Stanislavski would later comment on the huge sense of responsibility he felt towards those who came to his productions. He could not be content with offering them “a funny anecdote”, but felt compelled to satisfy their “spiritual needs”. The Meiningen Company were another influence on Stanislavski’s ideas. Touring Europe, the company’s influence was widely felt across the continent. Having first seen the well disciplined, ensemble-style group in 1891, Stanislavski was inspired in his quest for a unified “coherent” production.
Anton Chekhov (1860-1904) was undoubtedly a powerful catalyst to Stanislavski’s work. His plays offered the psychological realism to which the System lends itself. “Let (the theatre) be as complex and as simple as life itself. People dine and at the same time their happiness is made or their lives are broken. ” Stanislavski’s struggle to comprehend and express on stage the subtext and delicacy of Chekhov’s writing is inextricably tied to the evolution of the System itself.

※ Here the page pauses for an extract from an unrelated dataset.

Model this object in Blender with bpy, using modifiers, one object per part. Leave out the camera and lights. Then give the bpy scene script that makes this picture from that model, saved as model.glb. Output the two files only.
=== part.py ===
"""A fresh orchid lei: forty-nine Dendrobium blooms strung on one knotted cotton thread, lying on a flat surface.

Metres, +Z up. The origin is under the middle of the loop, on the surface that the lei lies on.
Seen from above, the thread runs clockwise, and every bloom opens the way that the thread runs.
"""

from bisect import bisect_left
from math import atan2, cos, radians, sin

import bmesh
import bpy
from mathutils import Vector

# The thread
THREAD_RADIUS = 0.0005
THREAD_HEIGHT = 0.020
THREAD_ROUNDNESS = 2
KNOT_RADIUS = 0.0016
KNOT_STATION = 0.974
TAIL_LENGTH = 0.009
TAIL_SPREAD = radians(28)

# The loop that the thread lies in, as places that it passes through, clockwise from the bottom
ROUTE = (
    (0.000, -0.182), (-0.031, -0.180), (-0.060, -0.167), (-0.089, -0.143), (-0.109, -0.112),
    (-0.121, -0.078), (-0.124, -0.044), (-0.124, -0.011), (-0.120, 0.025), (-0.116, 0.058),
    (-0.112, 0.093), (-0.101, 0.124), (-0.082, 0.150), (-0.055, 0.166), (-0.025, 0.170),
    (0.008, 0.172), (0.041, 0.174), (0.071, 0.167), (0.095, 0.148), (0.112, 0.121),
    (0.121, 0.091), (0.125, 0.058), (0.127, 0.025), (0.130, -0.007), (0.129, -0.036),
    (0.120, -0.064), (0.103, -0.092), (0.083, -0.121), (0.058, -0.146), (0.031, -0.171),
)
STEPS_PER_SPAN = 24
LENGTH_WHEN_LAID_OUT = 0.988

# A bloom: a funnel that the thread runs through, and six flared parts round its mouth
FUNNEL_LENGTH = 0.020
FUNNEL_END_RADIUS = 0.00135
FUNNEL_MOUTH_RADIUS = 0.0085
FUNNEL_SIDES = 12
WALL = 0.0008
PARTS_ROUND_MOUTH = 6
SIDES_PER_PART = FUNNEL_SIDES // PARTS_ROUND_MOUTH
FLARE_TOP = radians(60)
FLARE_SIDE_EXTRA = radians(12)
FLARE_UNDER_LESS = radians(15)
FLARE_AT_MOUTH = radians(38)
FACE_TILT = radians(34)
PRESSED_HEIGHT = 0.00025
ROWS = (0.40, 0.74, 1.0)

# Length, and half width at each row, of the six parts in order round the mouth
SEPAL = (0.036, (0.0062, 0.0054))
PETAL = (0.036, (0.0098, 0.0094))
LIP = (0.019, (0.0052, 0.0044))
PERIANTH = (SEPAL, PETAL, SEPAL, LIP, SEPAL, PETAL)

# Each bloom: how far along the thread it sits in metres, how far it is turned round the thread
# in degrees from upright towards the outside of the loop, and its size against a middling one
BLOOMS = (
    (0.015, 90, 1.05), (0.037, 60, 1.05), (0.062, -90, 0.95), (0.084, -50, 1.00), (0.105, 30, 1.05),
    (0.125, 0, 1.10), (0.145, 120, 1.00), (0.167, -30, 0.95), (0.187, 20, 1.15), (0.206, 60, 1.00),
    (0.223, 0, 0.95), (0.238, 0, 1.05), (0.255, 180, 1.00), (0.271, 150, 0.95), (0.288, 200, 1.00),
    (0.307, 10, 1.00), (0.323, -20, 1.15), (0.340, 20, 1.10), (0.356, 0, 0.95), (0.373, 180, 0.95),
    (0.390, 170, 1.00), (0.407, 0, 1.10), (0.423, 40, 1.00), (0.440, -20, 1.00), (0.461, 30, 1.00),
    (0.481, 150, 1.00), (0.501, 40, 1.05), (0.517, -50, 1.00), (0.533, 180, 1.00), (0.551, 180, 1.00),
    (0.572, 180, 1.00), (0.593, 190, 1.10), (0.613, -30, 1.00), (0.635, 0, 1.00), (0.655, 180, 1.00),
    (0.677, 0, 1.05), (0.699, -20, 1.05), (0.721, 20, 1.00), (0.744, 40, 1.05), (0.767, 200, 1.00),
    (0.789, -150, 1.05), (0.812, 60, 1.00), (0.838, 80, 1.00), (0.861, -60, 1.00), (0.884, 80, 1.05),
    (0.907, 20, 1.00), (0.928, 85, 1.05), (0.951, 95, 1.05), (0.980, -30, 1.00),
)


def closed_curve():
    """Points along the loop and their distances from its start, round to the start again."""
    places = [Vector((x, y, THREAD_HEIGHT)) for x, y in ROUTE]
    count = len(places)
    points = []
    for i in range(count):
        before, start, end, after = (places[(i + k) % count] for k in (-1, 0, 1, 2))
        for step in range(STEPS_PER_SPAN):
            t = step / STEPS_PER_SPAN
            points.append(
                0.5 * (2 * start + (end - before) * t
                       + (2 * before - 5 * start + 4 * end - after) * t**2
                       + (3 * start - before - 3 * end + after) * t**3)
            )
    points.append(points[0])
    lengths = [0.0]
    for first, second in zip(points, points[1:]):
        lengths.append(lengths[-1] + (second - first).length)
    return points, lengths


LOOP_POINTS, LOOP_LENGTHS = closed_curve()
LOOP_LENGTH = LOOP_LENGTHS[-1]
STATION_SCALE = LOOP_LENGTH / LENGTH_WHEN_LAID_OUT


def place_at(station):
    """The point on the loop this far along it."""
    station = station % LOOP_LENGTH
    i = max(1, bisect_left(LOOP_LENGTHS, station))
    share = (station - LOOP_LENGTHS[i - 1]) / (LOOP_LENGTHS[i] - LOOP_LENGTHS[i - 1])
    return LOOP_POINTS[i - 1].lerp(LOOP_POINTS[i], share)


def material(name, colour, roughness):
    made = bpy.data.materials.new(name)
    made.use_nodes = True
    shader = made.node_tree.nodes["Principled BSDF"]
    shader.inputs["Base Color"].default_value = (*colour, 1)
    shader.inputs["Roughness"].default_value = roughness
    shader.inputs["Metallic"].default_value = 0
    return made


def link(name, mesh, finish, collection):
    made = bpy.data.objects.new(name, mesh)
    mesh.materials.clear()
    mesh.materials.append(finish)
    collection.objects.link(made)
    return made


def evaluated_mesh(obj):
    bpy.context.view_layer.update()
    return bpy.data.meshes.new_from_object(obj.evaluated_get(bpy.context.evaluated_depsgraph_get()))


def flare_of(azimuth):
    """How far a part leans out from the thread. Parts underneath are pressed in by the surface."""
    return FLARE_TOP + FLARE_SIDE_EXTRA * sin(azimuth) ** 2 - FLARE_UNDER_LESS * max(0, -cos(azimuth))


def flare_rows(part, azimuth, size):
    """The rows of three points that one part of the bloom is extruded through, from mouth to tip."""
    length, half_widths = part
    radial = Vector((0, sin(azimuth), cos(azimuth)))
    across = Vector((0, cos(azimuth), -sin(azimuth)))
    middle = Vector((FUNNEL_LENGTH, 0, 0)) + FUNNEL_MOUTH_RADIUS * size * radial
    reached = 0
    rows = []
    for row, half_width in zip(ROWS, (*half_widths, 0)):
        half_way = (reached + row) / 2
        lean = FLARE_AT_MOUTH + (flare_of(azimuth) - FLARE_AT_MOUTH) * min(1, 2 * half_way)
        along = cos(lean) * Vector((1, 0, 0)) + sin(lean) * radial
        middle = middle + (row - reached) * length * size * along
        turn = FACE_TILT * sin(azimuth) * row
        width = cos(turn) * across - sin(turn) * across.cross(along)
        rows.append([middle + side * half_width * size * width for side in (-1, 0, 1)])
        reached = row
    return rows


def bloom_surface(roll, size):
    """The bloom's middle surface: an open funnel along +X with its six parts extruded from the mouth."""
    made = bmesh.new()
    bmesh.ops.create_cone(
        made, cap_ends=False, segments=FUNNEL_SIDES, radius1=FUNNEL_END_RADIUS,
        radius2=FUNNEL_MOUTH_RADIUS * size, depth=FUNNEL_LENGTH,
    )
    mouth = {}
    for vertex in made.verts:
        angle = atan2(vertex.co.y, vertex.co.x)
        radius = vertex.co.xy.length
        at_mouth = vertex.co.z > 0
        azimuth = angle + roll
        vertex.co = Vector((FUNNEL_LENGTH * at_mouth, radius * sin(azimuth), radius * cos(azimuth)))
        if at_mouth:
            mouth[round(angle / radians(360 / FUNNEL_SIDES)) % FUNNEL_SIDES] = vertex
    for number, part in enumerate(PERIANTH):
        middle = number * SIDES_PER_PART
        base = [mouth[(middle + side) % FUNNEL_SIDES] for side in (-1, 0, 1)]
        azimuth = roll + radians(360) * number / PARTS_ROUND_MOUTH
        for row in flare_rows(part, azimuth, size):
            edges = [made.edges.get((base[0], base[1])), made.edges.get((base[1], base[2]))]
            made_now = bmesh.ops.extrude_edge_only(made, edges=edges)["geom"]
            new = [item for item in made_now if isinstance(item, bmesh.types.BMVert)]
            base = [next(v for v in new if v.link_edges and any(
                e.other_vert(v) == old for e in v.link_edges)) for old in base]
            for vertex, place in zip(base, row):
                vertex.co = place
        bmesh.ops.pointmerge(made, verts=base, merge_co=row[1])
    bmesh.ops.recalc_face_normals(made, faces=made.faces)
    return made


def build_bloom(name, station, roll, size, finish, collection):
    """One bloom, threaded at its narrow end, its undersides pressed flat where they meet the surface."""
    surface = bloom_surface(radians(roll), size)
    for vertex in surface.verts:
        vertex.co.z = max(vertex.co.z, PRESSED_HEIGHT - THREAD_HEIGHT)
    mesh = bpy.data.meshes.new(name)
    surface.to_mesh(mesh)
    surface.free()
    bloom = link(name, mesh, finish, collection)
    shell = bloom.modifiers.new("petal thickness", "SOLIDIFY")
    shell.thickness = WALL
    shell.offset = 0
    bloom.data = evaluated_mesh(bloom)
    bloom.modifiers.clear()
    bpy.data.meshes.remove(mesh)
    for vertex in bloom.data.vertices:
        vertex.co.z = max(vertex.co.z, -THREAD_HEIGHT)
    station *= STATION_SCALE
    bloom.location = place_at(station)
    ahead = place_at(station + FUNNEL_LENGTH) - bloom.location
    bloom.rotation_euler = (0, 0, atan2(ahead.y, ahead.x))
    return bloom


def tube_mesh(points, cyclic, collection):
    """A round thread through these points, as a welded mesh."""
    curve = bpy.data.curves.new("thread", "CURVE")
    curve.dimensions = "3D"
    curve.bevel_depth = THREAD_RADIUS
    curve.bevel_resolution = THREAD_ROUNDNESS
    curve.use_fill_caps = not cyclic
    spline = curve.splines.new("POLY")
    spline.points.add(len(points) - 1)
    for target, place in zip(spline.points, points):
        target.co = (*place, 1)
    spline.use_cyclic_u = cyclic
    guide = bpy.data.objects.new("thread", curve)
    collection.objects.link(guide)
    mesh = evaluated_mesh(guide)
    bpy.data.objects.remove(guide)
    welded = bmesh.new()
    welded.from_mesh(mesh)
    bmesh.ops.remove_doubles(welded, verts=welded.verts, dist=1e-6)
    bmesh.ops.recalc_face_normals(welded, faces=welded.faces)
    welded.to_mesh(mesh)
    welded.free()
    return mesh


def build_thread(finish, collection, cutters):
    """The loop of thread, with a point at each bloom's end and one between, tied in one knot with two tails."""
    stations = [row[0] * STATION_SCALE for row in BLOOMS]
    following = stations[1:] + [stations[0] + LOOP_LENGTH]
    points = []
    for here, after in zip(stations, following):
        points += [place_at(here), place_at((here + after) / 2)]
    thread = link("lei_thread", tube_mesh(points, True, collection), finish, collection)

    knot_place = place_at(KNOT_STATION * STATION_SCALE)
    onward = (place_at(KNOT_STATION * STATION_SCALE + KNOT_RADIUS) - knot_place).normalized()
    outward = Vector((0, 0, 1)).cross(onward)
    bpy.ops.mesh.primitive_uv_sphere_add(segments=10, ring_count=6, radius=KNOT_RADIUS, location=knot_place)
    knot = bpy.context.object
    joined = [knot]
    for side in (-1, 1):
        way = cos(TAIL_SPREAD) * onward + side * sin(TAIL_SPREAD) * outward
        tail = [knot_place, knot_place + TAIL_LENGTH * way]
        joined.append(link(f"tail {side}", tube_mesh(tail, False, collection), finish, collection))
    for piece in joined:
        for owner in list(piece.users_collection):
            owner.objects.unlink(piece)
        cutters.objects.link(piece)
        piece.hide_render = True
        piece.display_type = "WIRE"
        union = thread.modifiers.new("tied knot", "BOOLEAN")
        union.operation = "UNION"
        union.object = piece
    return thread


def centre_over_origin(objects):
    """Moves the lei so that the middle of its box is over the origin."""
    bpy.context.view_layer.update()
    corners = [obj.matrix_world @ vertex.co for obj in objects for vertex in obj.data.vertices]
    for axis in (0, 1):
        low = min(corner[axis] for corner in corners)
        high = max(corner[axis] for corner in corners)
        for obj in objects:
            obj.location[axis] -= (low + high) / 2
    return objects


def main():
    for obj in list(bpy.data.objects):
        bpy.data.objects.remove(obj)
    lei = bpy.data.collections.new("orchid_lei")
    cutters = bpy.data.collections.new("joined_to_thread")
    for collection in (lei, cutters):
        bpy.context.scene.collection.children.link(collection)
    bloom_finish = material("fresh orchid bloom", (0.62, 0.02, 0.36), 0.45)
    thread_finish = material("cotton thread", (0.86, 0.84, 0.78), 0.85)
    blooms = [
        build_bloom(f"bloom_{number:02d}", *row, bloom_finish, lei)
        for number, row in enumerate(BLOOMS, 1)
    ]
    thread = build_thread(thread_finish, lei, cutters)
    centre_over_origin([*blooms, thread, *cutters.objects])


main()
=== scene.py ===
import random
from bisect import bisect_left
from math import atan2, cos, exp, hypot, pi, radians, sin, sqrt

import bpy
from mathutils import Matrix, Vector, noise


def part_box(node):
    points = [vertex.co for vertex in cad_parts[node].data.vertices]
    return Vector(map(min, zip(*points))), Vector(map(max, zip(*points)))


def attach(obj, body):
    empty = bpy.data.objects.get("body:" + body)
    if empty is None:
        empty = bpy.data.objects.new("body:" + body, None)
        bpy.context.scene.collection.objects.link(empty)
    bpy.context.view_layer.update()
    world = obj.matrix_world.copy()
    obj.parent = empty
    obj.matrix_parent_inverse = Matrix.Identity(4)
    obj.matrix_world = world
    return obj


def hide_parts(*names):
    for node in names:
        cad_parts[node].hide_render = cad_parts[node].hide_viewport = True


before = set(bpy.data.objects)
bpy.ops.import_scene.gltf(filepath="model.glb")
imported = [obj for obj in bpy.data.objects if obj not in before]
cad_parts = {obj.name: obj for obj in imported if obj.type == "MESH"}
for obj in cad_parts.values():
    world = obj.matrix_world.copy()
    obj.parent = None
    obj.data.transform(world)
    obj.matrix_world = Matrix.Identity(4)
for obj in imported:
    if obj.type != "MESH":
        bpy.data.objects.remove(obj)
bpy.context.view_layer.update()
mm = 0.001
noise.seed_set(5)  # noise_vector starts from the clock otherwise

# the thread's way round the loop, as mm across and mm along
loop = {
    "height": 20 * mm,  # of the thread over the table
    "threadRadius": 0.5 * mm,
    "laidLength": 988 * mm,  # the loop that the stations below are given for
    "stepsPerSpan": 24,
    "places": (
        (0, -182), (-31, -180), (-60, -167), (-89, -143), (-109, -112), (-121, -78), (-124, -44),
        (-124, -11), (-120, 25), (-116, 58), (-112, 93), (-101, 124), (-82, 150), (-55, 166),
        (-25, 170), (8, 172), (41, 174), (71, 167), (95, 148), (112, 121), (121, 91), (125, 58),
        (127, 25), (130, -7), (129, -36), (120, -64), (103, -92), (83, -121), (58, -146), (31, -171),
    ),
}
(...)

Stanislavski believed the theatre should not be a thoughtless approximation of the surface of life, but an exploration of an internal reality, a spiritual guide, a profound, beautiful and human thing. “What is important to me is not the truth outside myself, but the truth within myself. ” The 20th century was born into a changing world- of technology, of industrialization, of revolution. Stanislavski’s System would survive all these, its artistic integrity unbroken, an organic pursuit for a theatre of truth.